Rattrapé par une affaire d’optimisation fiscale à la veille de la votation du 9 février 2014, Johann Schneider-Ammann avait renoncé à renforcer les mesures d’accompagnement avant cette échéance, préférant faire des propositions quelques semaines plus tard. «En l’occurrence, il lui a manqué le bon timing», note Blaise Matthey. Aldo Ferrari est quant à lui plus sévère: «Johann Schneider-Ammann n’a aucune vision sur le rôle des partenaires sociaux pour redonner confiance aux membres des syndicats qui doutent de plus en plus de l’efficacité des mesures d’accompagnement.»
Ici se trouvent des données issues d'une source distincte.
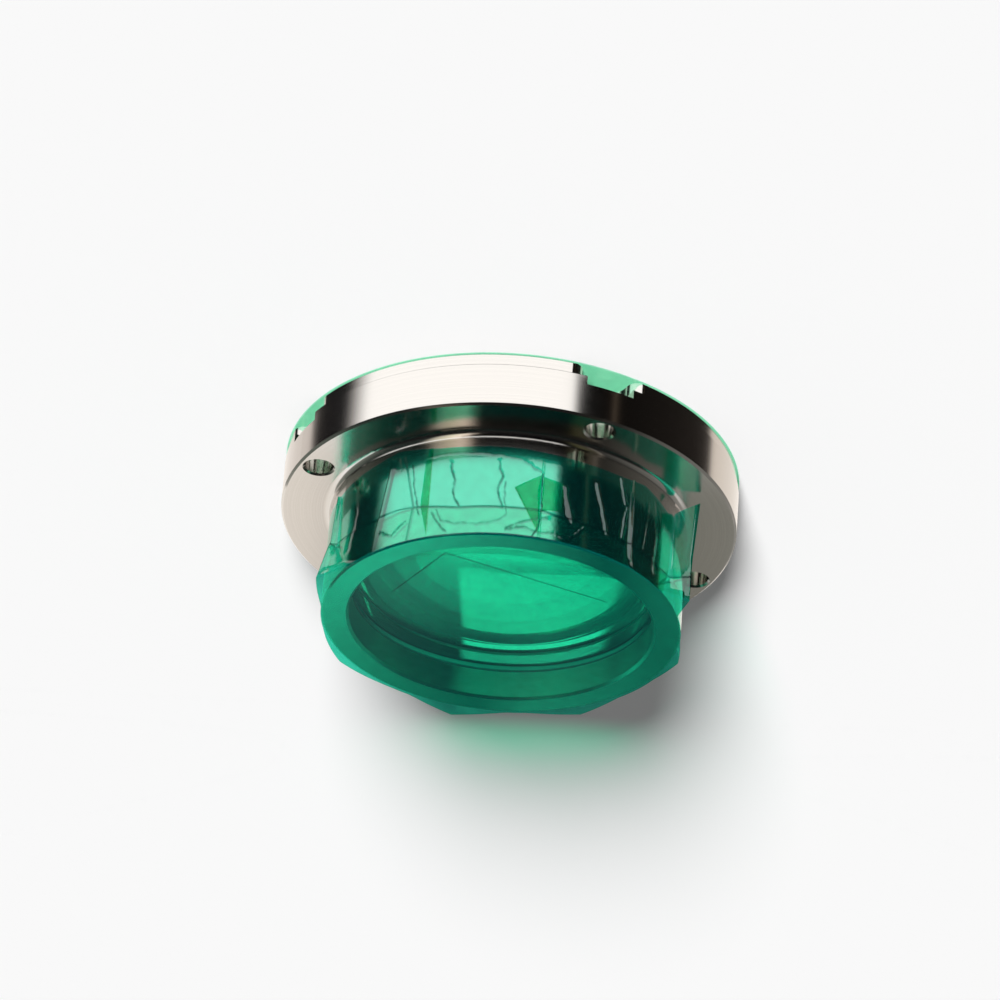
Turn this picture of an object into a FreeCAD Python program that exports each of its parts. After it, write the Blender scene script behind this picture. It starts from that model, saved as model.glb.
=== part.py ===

Au DEFR, on reste serein. «La question d’une adaptation des mesures d’accompagnement ne se posera pas avant que le Conseil fédéral ait fixé les modalités de limitation de l’immigration», fait savoir son service de communication. Qui reconnaît toutefois que le soutien des partenaires sociaux sera «particulièrement important».
Voilà qui ne rassure qu’à moitié. Le 4 décembre prochain, le Conseil fédéral évoquera peut-être de premières pistes pour résoudre la quadrature du cercle que pose l’initiative de l’UDC. Théoriquement, il n’a plus que quinze mois pour trouver une solution avec Bruxelles. Dans cette optique, il serait prudent de pacifier auparavant les partenaires sociaux.